For now, though, students remained focused on building something, rather than tearing it down.

“It’s hope,” says Eliana Atienza, a Penn sophomore from the Philippines, pointing up at Ben Franklin’s adorned neck.

Outside the city at Haverford College, students were occupying 15 tents outside Founders Hall on Friday morning. Student organizers said the encampment was formed in solidarity with Gaza and in protest of the college’s investments that benefit Israel’s military campaign.

“There has been no action taken against protesters by campus public safety officers,” said Tala Qaraq a junior Palestinian student.

However, Qaraq said the college had asked that the large, white sheet banner reading “Liberated Zone” be removed from blocking a pathway, and that campus security had taken the banner down once already.

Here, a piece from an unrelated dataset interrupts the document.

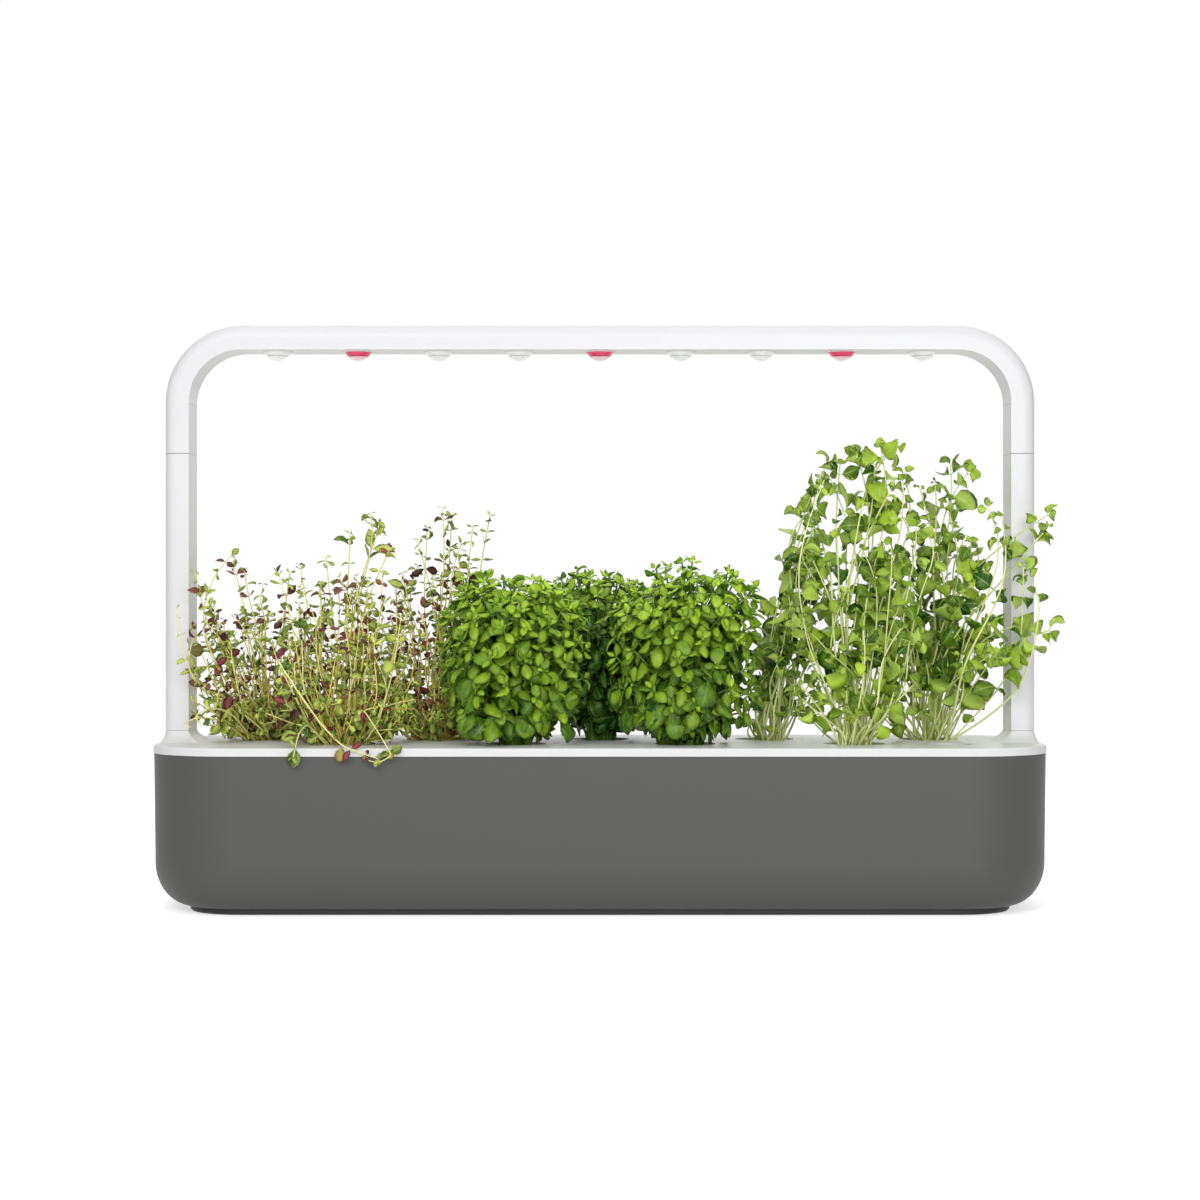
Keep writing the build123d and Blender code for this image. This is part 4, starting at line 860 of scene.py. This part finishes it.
thyme(
    "thyme_2", 1, seed=12, shoots=130, mat=48,
    sprigs=[
        (-0.205, -0.034, 0.234), (-0.186, -0.044, 0.240), (-0.170, -0.040, 0.256), (-0.156, -0.038, 0.269),
        (-0.150, -0.030, 0.262), (-0.218, -0.050, 0.229), (-0.142, -0.046, 0.246), (-0.176, -0.052, 0.226),
    ],
    runners=[
        ([(-0.190, -0.040, 0.110), (-0.206, -0.070, 0.150), (-0.216, -0.086, 0.174), (-0.200, -0.090, 0.150),
          (-0.184, -0.0935, 0.128), (-0.170, -0.0965, 0.114), (-0.156, -0.0975, 0.109),
          (-0.146, -0.0985, 0.106)], 0.00095, 0.0105),
        ([(-0.172, -0.046, 0.110), (-0.160, -0.072, 0.140), (-0.150, -0.088, 0.128), (-0.140, -0.0970, 0.113),
          (-0.137, -0.0985, 0.108), (-0.146, -0.0985, 0.103), (-0.153, -0.098, 0.105)], 0.0006, 0.0085),
        ([(-0.184, -0.045, 0.110), (-0.196, -0.066, 0.128), (-0.200, -0.084, 0.122), (-0.201, -0.0955, 0.113),
          (-0.202, -0.0975, 0.107)], 0.0006, 0.0125),
        ([(-0.160, -0.040, 0.110), (-0.142, -0.062, 0.150), (-0.136, -0.074, 0.176), (-0.133, -0.072, 0.200)],
         0.0007, 0.0105),
    ],
    hanging=[
        ((-0.170, -0.0968, 0.114), (-0.2, -0.02, -1.0), 0.0115, 0.65, 0.9, 0.55),
        ((-0.156, -0.0978, 0.109), (0.3, -0.02, -0.6), 0.006, 0.6, 0.6, 0.5),
        ((-0.201, -0.0958, 0.113), (-0.1, -0.02, -1.0), 0.0140, 0.66, 0.2, 0.0),
        ((-0.2005, -0.084, 0.122), (-0.9, -0.2, -0.3), 0.0125, 0.66, 0.55, 0.0),
        ((-0.140, -0.0972, 0.113), (0.3, -0.02, -0.9), 0.0085, 0.7, 0.8, 0.3),
        ((-0.146, -0.0987, 0.106), (-0.4, -0.02, -0.8), 0.0065, 0.6, 0.6, 0.0),
    ],
)
thyme(
    "thyme_3", 2, seed=13, shoots=110, mat=36,
    sprigs=[
        (-0.112, 0.042, 0.276), (-0.106, 0.052, 0.270), (-0.078, 0.036, 0.270), (-0.090, 0.030, 0.262),
        (-0.122, 0.030, 0.262), (-0.130, 0.036, 0.254), (-0.098, 0.028, 0.250),
    ],
)


# ---- basil --------------------------------------------------------------------------------------------
# Bushy basil: smooth oval leaves on soft green branches, each ending in a bright young rosette, and a
# skirt of older, larger and rounder leaves that hang low over the pot. The leaves are lighter high up and
# where the clump faces up, partly for their youth and partly as painted light. They are darker where the
# clump faces back, and, in the middle basil, where it does not face up: painted shade.
basil_blades, basil_outlines = leaf_blades(
    "basil_blade",
    bends=[(-0.45, 0.7, 0.0, 0.0), (0.3, 1.1, 0.25, 0.03), (-0.7, 0.4, -0.25, 0.0), (-0.3, 1.5, 0.1, 0.03)],
    rows=6, columns=5, stalk=0.15, belly=0.42, point=0.78, thickness=0.012,
)
basil_tree, basil_sockets = shoot_tree(
    "basil_shoots",
    leaf_finish(
        "basil_leaf_skin",
        dark=(0.010, 0.072, 0.001),
        light=(0.54, 0.81, 0.042),
        under=(0.20, 0.40, 0.06),
        vein=(0.24, 0.46, 0.10),
        gloss=0.34,
        gleam=0.3,
    ),
    stem_finish("basil_stem_skin", pale=(0.22, 0.38, 0.06), dark=(0.06, 0.16, 0.02)),
)
BASIL_HEIGHT = 0.125
BASIL_PAIRS = [  # leaf length, how far below the pair above, how much it lifts to the tip
    (0.0058, 0.0000, 1.05),
    (0.0092, 0.0014, 0.65),
    (0.0128, 0.0032, 0.30),
    (0.0152, 0.0080, 0.05),
    (0.0172, 0.0130, -0.15),
    (0.0180, 0.0150, -0.30),
]


def basil(node, pot, seed, shoots, low, crown, skirt, shade=0.0):
    """A basil with shoots all over from low above its plug, more in its crown, and a skirt of old leaves.

    shade darkens the leaves where the clump does not face up: painted shade.
    """
    rng = np.random.default_rng(seed)
    herb = Herb(basil_outlines)
    tips = canopy_tips(node, shoots, SOIL + low, 0.005, rng)
    tips += canopy_tips(node, crown, SOIL + 0.092, 0.004, rng)
    for tip, outward in tips:
        line = grown(
            pot, tip, spread=0.010, out=(0.05, 0.35), lift=(0.5, 0.85), sway=0.015, steps=12, rng=rng
        )
        if line is None:
            continue
        herb.shoot(line, thick=0.0012, thin=0.0006, tone=rng.uniform(0.0, 0.8))
        total, at = along_line(line)
        height = min((tip[2] - SOIL) / BASIL_HEIGHT, 1.0)
        young_and_lit_top = max(outward[2], 0.0) * height**2
        turn, away = rng.uniform(0, math.pi), 0.0
        for number, (length, gap, lift) in enumerate(BASIL_PAIRS):
            away += gap * rng.uniform(0.8, 1.2)
            if away > total * 0.7:
                break
            place, tangent = at(away)
            size = length * (1.30 - 0.36 * height**2) * rng.uniform(0.85, 1.12)
            face = unit(tangent * 0.55 + outward * 0.35 + UP * 0.45 + rng.normal(0, 0.18, 3))
            # Leaves near a tip are lighter for their youth. Leaves high up, and at the top facing up, are
            # lighter partly for youth and partly as painted light.
            tone = 0.12 + 0.22 * height + 0.50 * young_and_lit_top + 0.26 * (1 - number / 5) + rng.normal(0, 0.11)
            # Painted shade: darker by shade where the clump does not face up, and darker where it faces back.
            tone = (tone - shade * (1 - max(outward[2], 0.0))) * (1.0 if outward[1] < 0.3 else 0.8)
            pair_of_leaves(
                herb, pot, place, tangent, turn, face, rise=lift + rng.normal(0, 0.14), length=size,
                width=rng.uniform(0.54, 0.68), loose=0.12, tone=min(max(tone, 0.0), 1.0), age=0.0, rng=rng,
            )
            turn += math.pi / 2
    for number in range(skirt):
        angle = rng.uniform(-math.pi, 0.15 * math.pi) if number % 4 else rng.uniform(0, math.pi)
        out = np.array((math.cos(angle), math.sin(angle), 0.0))
        tip = np.array((*POT_PLACES[pot], SOIL + rng.uniform(0.018, 0.055))) + out * rng.uniform(0.022, 0.044)
        line = arched(soil_point(pot, 0.008, rng), tip, 0.25, 1.15, 9)
        if not allowed(line[3:], pot):
            continue
        herb.shoot(line, thick=0.0013, thin=0.0008, tone=rng.uniform(0.3, 1.0))
        along = unit(out * 0.7 + np.array((0, 0, -0.9)) + rng.normal(0, 0.25, 3))
        face = unit(out * 0.9 + UP * 0.35 + np.array((0, -0.3, 0)) + rng.normal(0, 0.2, 3))
        length = rng.uniform(0.018, 0.027)
        for shrink in (1.0, 0.75, 0.5):
            tone = rng.uniform(0.02, 0.34)
            if herb.leaf(pot, tip, along, face, length * shrink, 0.80, number % 4, tone, 0.0):
                break
    raise_herb(herb, node, basil_tree, basil_sockets, basil_blades, sides=5)


basil("basil_1", 3, seed=21, shoots=84, low=0.022, crown=28, skirt=26)
# basil_2 stands behind the other two; its shade is painted shade for the dark gap between them.
basil("basil_2", 4, seed=22, shoots=66, low=0.034, crown=28, skirt=4, shade=0.55)
basil("basil_3", 5, seed=23, shoots=84, low=0.022, crown=28, skirt=26)


# ---- oregano ------------------------------------------------------------------------------------------
# Oregano: long pale stems that lean on each other like a lattice, with wide gaps between their pairs of
# broad, curled leaves. A few sprigs reach out past the right arm.
oregano_blades, oregano_outlines = leaf_blades(
    "oregano_blade",
    bends=[
        (0.4, 0.7, 0.4, 0.05), (-0.8, 1.7, 0.7, 0.06), (1.3, 1.2, -0.8, 0.07),
        (0.3, 2.3, 0.5, 0.06), (-0.6, -0.7, -0.5, 0.05), (0.9, 1.6, 1.1, 0.07),
    ],
    rows=8, columns=5, stalk=0.15, belly=0.37, point=1.05, thickness=0.012,
)
oregano_tree, oregano_sockets = shoot_tree(
    "oregano_shoots",
    leaf_finish(
        "oregano_leaf_skin",
        dark=(0.022, 0.098, 0.002),
        light=(0.52, 0.73, 0.065),
        under=(0.58, 0.78, 0.14),
        vein=(0.54, 0.74, 0.16),
        gloss=0.34,
        gleam=0.3,
        veins=6.0,
    ),
    stem_finish("oregano_stem_skin", pale=(0.90, 0.95, 0.46), dark=(0.60, 0.76, 0.16)),
)
LEAN_X, LEAN_Z, LEAN_SLOPE = 0.104, 0.141, 0.312  # the oregano's side towards the basil leans over from here


def oregano(node, pot, seed, shoots, wires, sprigs):
    """An oregano with leafy shoots, longer wiry ones that cross them, and tall sprigs that are listed."""
    rng = np.random.default_rng(seed)
    herb = Herb(oregano_outlines)
    tips = canopy_tips(node, shoots, SOIL + 0.035, 0.008, rng)
    tips += canopy_tips(node, wires, SOIL + 0.02, 0.004, rng)
    tips += [(np.array(tip), UP) for tip in sprigs]
    for order, (tip, outward) in enumerate(tips):
        tall, wiry = order >= shoots + wires, shoots <= order < shoots + wires
        edge = LEAN_X + LEAN_SLOPE * (tip[2] - LEAN_Z)
        if tip[0] < edge:
            tip = np.array((edge + rng.uniform(0.0, 0.012), tip[1], tip[2]))
        out, sway = ((-1.4, 1.8), 0.05) if wiry else ((-0.4, 1.1), 0.036)
        line = grown(pot, tip, spread=0.0178, out=out, lift=(0.3, 0.8), sway=sway, steps=25, rng=rng)
        if line is None:
            continue
        herb.shoot(line, thick=rng.uniform(0.0006, 0.0011), thin=0.00045, tone=rng.uniform(0.2, 1.0))
        total, at = along_line(line)
        turn, away, gap, number = rng.uniform(0, math.pi), 0.0, 0.004, 0
        leafy, largest = (0.22, 0.0135) if wiry else (0.66, 0.0235)
        while away < total * leafy:
            place, tangent = at(away)
            size = min((0.0125 if tall else 0.0075) + 0.0042 * number, largest) * rng.uniform(0.7, 1.15)
            face = unit(UP * 0.45 + outward * 0.3 + np.array((0, -0.4, 0)) + rng.normal(0, 0.6, 3))
            rise = 0.8 - 0.4 * number if number < 3 else rng.uniform(-0.8, 0.3)
            if place[0] > LEAN_X - 0.004 + LEAN_SLOPE * (place[2] - LEAN_Z):
                pair_of_leaves(
                    herb, pot, place, tangent, turn, face, rise=rise, length=size,
                    width=rng.uniform(0.55, 0.80), loose=0.3, tone=rng.uniform(0.0, 1.0) ** 1.4, age=0.0,
                    rng=rng,
                )
            turn += math.pi / 2 + rng.normal(0, 0.4)
            number += 1
            gap = min(gap * 2.0, 0.026)
            away += gap * rng.uniform(0.75, 1.25)
    raise_herb(herb, node, oregano_tree, oregano_sockets, oregano_blades, sides=5)


oregano(
    "oregano_1", 6, seed=31, shoots=18, wires=22,
    sprigs=[(0.146, 0.040, 0.282), (0.152, 0.038, 0.290), (0.160, 0.036, 0.306)],
)
oregano(
    "oregano_2", 7, seed=32, shoots=26, wires=22,
    sprigs=[(0.190, -0.05, 0.313), (0.163, -0.042, 0.302), (0.174, -0.044, 0.308), (0.206, -0.052, 0.296)],
)
oregano(
    "oregano_3", 8, seed=33, shoots=26, wires=22,
    sprigs=[
        (0.262, 0.05, 0.300), (0.250, 0.048, 0.306), (0.304, -0.04, 0.268), (0.306, -0.05, 0.256),
        (0.302, -0.06, 0.190),
    ],
)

Qaraq sees the national protest movement as a moment where her generation — Gen Z — will reconsider voting for politicians who support Israel’s war in Gaza come November.

Penn’s interim president faces a known conflict

The encampment at Penn poses a test for Jameson, who replaced former president Liz Magill after she resigned following bipartisan backlash over her congressional committee testimony on antisemitism and a semester marked by near-weekly protests over the conflict and bloodshed in Israel and Gaza.

Penn board chair Ramanan Raghavendran declined to comment Friday on what if any role the board has in deciding how to handle the encampment.

Penn’s board was involved in controversy that embroiled the university last fall after the Palestine Writes Literary Festival was held on campus in September.

Tensions flared even more after Hamas’ Oct. 7 attack on Israel and donors began to withhold their money, calling on Magill and board chair Scott L. Bok to resign.

Both Magill and Bok stepped down in December following Magill’s testimony.

‘They will only grow’

In an interview Friday, former Philadelphia Police Commissioner Charles H. Ramsey said peaceful protest should be allowed on college campuses but not encampments.

“From my experience, the quicker you take these encampments down, the better,” said Ramsey, who served as Philadelphia’s police commissioner from 2008 to 2016 and whose company, 21CP Solutions, recently conducted a safety audit of Temple University’s campus. “They will only grow in size.”

Then it becomes more difficult to remove them as time goes on, he said.

Encampments can begin to attract people from outside the university and raise additional safety and sanitary concerns, said Ramsey, who serves as a law enforcement analyst for CNN and has been commenting on the growing campus protests around the nation.

He emphasized that people should be permitted to stand and protest as long as they want. “If you want to stand there all night, that’s fine,” he said.

But protesters don’t have the right to sleep there, Ramsey added: “There’s nothing First Amendment about that.”

Discussing safety on Friday, Jameson acknowledged a safety plan for university police in partnership with local law enforcement to deal with protesters as they arrived on campus.

He added that the encampment may cause fear and anxiety and noted that the university has safety and wellness resources available.

Recounting how recent events unfolded, Jameson said that at the same time protesters began erecting tents Thursday, he was in a campus listening session where faculty, students and staff could comment on the impact of the conflict in the Middle East on Penn’s campus.

“I left inspired by the collective commitment to productive exchange, mutual respect, and care for one another and was gratified to see it on full display,” he wrote. “These conversations are important and must continue, and you have my commitment that they will.”